Can We Overcome the Busyness of Life?

About two years ago, I declared war on "busyness."  Prior to my declaration, I was not aware that busyness had already begun creeping into my own life; however, I was painfully aware that I was surrounded by people who never seemed to stop!  How did I know...all I had to do was ask the simple question, "How are you?" Invariably, I would be told, "Really busy!"  And then, the list of activities would unfold.

Then one day, a friend asked me "How are you, Pat?"... and the ugly words jumped out of my mouth - "Really busy!"  Busyness had come to roost in my own backyard.  Long before I spoke those words, I had begun noticing how my life had changed in the past two years.  I worked from sun up to sun down - six days a week.  On Sunday, I went grocery shopping, washed clothes, mowed the lawn, caught up on paperwork, and squeezed in a visit to my dear mom.  Before I knew it, Sunday - my only day of rest - was over, and I began preparing for Monday.   If this was life, then why was I dreading it.  

It was no accident that I happened upon an article which talked about the essentials of a balanced life.   It went like this - Everyday make sure you

work

play

learn something knew

I practice this creed, and I can tell you it works!  I even added a few Pat insights -

spend a part of each day in the great outdoors

spend a part of each day communing with God

The battle for peace in the midst of life's craziness goes on each day, but I have learned to overcome the busyness of life by leading a balanced life.

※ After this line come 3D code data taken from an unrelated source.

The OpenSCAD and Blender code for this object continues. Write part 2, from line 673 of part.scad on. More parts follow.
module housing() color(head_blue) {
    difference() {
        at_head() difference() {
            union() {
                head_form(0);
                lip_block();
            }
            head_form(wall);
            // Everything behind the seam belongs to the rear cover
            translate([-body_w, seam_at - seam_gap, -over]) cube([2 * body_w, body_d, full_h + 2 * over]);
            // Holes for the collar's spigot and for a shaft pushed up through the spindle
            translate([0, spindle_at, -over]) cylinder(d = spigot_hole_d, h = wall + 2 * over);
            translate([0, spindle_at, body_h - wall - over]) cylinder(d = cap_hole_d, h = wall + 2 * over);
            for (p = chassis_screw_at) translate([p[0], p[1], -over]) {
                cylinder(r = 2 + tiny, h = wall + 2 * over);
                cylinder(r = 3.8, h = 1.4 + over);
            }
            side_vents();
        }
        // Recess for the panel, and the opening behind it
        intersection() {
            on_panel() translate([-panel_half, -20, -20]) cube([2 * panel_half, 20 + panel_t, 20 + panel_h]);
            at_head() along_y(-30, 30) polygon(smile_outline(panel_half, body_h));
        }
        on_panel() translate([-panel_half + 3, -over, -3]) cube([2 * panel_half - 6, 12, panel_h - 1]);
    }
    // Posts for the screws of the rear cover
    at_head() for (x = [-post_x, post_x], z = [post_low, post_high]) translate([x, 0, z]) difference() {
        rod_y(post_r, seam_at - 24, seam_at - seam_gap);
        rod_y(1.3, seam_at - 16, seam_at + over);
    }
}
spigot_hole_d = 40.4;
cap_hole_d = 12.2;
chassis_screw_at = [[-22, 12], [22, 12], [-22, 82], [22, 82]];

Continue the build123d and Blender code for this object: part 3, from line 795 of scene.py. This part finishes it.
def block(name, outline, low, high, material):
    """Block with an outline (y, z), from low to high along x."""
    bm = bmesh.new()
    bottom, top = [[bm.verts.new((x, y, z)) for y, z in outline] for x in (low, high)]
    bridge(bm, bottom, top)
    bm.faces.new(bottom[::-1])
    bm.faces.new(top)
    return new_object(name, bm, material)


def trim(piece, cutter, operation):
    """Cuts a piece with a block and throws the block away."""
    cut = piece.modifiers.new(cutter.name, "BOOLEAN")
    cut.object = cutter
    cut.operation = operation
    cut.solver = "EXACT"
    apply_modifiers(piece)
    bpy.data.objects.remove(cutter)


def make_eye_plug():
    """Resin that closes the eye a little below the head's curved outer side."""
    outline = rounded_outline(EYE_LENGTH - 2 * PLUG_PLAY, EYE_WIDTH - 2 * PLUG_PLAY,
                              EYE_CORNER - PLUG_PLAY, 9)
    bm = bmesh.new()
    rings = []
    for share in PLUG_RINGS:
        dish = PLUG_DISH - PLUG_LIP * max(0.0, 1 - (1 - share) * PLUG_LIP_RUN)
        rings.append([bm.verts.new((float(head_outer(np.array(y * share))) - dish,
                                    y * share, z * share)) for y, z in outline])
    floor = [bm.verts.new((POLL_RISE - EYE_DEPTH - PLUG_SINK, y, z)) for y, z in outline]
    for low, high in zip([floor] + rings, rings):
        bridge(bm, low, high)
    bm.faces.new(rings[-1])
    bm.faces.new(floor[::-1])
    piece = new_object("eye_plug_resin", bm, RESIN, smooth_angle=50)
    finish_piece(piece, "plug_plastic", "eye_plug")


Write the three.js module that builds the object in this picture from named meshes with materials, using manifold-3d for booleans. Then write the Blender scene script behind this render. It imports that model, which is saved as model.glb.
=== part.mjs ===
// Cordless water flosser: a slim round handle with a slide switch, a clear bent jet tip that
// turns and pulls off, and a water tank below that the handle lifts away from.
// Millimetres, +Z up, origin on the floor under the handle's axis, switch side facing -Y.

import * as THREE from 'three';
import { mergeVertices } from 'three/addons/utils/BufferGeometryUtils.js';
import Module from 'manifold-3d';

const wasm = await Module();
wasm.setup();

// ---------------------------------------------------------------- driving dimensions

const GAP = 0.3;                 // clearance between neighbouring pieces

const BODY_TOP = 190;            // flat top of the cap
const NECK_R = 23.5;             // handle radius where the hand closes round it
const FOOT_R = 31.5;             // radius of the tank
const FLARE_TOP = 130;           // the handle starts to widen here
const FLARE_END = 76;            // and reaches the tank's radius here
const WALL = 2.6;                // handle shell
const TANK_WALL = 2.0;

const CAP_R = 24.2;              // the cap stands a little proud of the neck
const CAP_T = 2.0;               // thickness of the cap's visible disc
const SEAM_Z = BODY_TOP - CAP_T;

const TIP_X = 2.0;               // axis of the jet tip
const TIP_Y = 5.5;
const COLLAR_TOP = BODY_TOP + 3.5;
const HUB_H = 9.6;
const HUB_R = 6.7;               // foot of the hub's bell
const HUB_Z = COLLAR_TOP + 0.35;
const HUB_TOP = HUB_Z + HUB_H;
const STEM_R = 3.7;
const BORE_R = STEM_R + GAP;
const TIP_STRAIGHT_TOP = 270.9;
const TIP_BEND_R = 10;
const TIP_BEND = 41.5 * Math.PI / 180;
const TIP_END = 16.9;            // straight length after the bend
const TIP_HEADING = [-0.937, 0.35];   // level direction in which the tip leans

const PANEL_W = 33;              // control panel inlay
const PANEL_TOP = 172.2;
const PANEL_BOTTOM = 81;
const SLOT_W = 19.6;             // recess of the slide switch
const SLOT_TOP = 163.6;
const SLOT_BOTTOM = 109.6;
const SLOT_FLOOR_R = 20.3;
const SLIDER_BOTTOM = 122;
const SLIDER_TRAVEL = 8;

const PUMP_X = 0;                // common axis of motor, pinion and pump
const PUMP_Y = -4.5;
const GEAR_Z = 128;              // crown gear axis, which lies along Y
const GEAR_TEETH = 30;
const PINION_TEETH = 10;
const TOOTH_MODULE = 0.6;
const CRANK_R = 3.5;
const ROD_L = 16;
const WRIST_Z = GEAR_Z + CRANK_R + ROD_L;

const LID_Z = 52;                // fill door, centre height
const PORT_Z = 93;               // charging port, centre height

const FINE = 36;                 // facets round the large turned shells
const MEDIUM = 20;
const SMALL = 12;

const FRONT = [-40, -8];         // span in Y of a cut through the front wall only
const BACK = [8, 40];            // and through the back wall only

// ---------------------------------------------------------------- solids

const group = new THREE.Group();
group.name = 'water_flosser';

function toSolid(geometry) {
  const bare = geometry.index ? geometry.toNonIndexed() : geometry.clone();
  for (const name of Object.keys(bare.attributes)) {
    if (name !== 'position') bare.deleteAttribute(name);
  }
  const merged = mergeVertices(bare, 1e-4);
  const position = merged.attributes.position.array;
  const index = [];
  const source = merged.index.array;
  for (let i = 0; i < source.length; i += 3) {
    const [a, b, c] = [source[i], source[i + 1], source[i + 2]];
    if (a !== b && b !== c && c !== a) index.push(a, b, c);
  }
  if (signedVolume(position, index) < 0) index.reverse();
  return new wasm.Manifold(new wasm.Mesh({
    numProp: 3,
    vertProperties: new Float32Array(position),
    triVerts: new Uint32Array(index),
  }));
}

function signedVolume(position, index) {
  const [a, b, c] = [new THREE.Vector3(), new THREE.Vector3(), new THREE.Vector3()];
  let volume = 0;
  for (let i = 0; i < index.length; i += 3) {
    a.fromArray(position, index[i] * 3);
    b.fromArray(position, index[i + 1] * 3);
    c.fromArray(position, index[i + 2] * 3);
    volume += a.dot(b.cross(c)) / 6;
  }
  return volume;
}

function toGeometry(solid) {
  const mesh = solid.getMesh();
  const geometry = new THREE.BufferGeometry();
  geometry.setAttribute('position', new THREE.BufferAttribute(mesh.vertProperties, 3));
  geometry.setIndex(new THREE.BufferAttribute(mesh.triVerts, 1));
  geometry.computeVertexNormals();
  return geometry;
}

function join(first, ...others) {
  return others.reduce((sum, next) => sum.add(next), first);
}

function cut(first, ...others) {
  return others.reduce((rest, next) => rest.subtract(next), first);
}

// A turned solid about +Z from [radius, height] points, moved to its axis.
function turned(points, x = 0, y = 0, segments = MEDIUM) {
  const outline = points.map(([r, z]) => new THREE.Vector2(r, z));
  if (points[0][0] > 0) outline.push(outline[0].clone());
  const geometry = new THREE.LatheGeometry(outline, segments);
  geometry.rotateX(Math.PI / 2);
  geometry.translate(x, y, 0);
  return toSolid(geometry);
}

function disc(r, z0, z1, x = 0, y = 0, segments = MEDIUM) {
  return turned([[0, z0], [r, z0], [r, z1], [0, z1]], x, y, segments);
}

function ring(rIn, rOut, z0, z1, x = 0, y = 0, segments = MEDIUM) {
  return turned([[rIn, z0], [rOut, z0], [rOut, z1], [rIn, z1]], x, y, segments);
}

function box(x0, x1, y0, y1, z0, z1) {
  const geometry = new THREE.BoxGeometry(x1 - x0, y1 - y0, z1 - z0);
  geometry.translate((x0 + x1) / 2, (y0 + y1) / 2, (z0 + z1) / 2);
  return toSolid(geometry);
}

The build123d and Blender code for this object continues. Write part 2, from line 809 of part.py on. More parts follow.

FYI: Below is a picture of me in the second grade before I was aware of time and its demands.  I was sitting high on a grassy hill outside of my elementary school.  I was the first one back from lunch.  I used to walk home to have lunch with my mom.  On this beautiful spring day, perched contentedly on a hilltop, jump rope in hand, I gazed joyfully at the puffy white clouds in the azure sky.  That peaceful little girl is still in me....and she still finds her solace in looking up to heaven.